3. Nothing Was the Same (2013)

Nothing Was the Same is an incredible album, the follow-up to the highly successful Take Care. Its success silenced many critics in deep hip-hop circles, proving Drake was not just a flash in the pan. Home to some of Drake's best beat choices, it is impossible not to grind your teeth and nod your head while listening to "Tuscan Leather," "Wu-Tang Forever," "Worst Behavior," or "Pound Cake / Paris Motion Music 2."

2. If You're Reading This It's Too Late (2015)

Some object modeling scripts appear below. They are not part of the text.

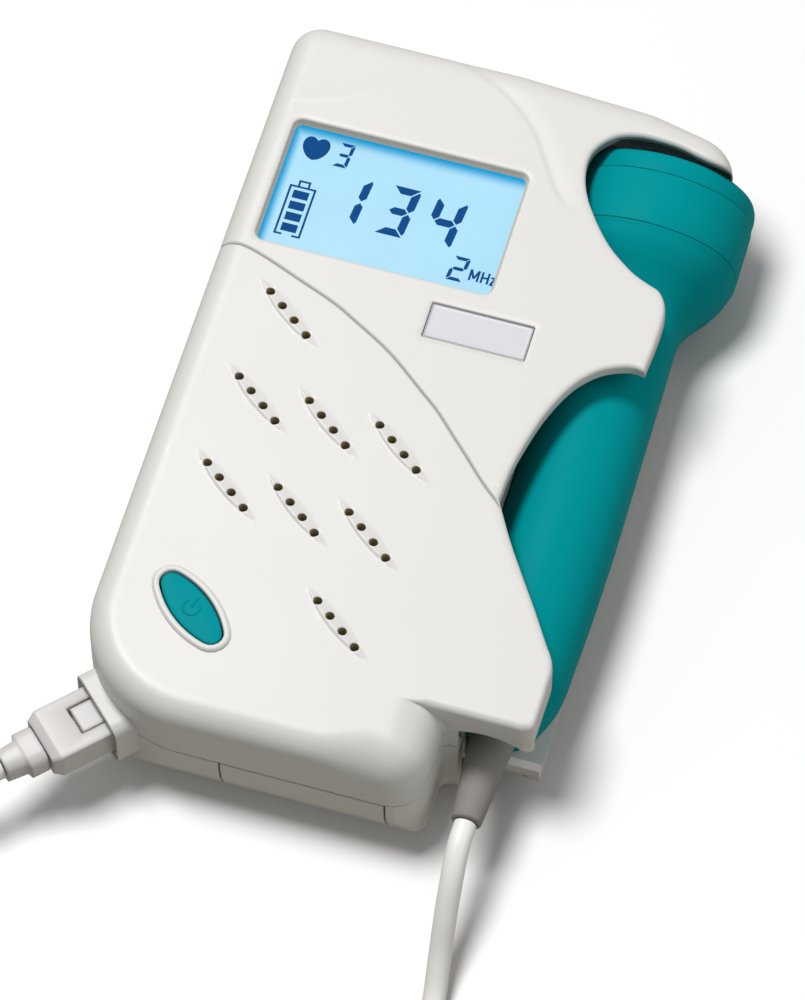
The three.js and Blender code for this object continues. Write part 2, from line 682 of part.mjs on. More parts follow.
// Rear shell
function rearShell() {
  const outer = backForm(0, seamZ - seatGap / 2);
  const inner = backForm(wall, seamZ + overrun);
  const trayWell = probeTray.intersect(outer);
  const bayShell = block(
    bayLeftX - bayWall, bayRightX + bayWall, bayEndY - bayWall, bayTopY + bayWall, 0, bayRoofZ + bayWall);
  const doorFrame = backForm(doorThick + doorGap, seamZ - seatGap / 2)
    .subtract(backForm(doorThick + doorGap + bayWall, seamZ + overrun))
    .intersect(block(bayLeftX - wall, bayRightX + wall, bottomY, bayEndY - bayWall / 2, 0, seamZ));
  const posts = screwPlaces.map(([x, y]) => rod(x, y, wall / 2, screwSink + screwLong - 3 * screwR,
    screwPostR, screwSides));
  const boss = bossBar(0).subtract(prism(housingAt(wall), 0, frontZ));
  const innerRoom = inner.subtract(probeTray);
  let shell = outer.subtract(innerRoom).add(trayWell).add(boss);
  shell = union(shell, doorFrame, bayShell.intersect(outer), ...posts.map((post) => post.intersect(outer)));
  const cells = block(bayLeftX, bayRightX, bayEndY, bayTopY, 0 - overrun, bayRoofZ);
  const screwWells = screwPlaces.map(([x, y]) => union(
    rod(x, y, 0 - overrun, screwSink, screwHeadR + seatGap, screwSides),
    rod(x, y, 0 - overrun, screwSink + screwLong, screwR + seatGap / 2, screwSides)));
  const wheelSlot = rod(
    wheelX, wheelY, wheelZ - wheelThick / 2 - seatGap, wheelZ + wheelThick / 2 + seatGap,
      wheelR + 2 * seatGap, 24);
  const jackHole = solid(new THREE.CylinderGeometry(jackCollarR + seatGap, jackCollarR + seatGap,
    4 * wall, 20)
    .translate(jackX, topY, jackZ));
  const plugRoom = socketBar(
    -bossLong - 2 * wall, overrun, plugWide + 2 * (socketWall + seatGap),
      plugHigh + 2 * (socketWall + seatGap), plugR);
  shell = shell
    .subtract(probeRoom)
    .subtract(tailEnd())
    .subtract(cells)
    .subtract(doorRoom())
    .subtract(plugRoom)
    .subtract(wheelSlot)
    .subtract(jackHole)
    .subtract(union(...screwWells));
  return shell;
}

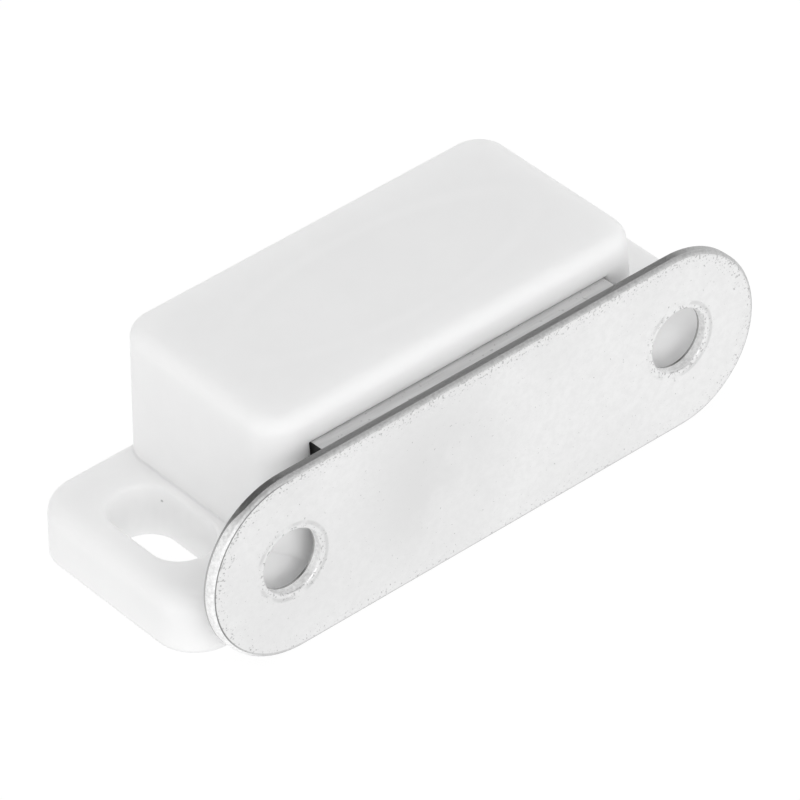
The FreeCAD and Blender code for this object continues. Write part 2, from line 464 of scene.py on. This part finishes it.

The summer of 2016 will go down as Drake's most dominant commercial and cultural year. And while the commercial success of Views plays a role in that, the momentum behind Drake's explosive summer sixteen began with this 2015 mixtape. For many "pure" hip-hop fans, it was the Drake album they dreamed of: minimal singing, minimal R&B features, and no obvious radio singles; just the boy, a microphone, and something to prove. The results culminated to not only Drake's best rap album to date, but also the only mixtape ever to be nominated for a Grammy. If you know someone still arguing that Drake doesn't have a "classic" album, point them toward If You're Reading This It's Too Late. Almost 10 years later, tracks like "Energy," "Legend" and "Know Yourself" remain crowd-pleasers at any Drake show.  
1. Take Care (2011)

Initially intended to be a straight-up R&B album, Take Care evolved into the sombre, moody, dark mix of hip-hop, R&B, dance and pop, which Drake remains known for to this day. Although it is hard to imagine now, when the album was released in 2011, there was nothing like it. Embracing all the criticisms of Thank Me Later — that Drake is too soft, too introspective, too whiny, too melodramatic, too depressed, croons too much — he confidently never tried to be a tough guy. Raising the bar in every way, he dropped his braggadocious persona and the world finally met Aubrey. Still confident, cocky and masculine, yet also vulnerable and relatable, it was impossible to hate. To this day, Drake has not quite replicated the authentic feel of Take Care; too large of a star to ever come across this relatable again, the album exists in a Goldilocks zone of brash and meek. It's unequivocally his best project.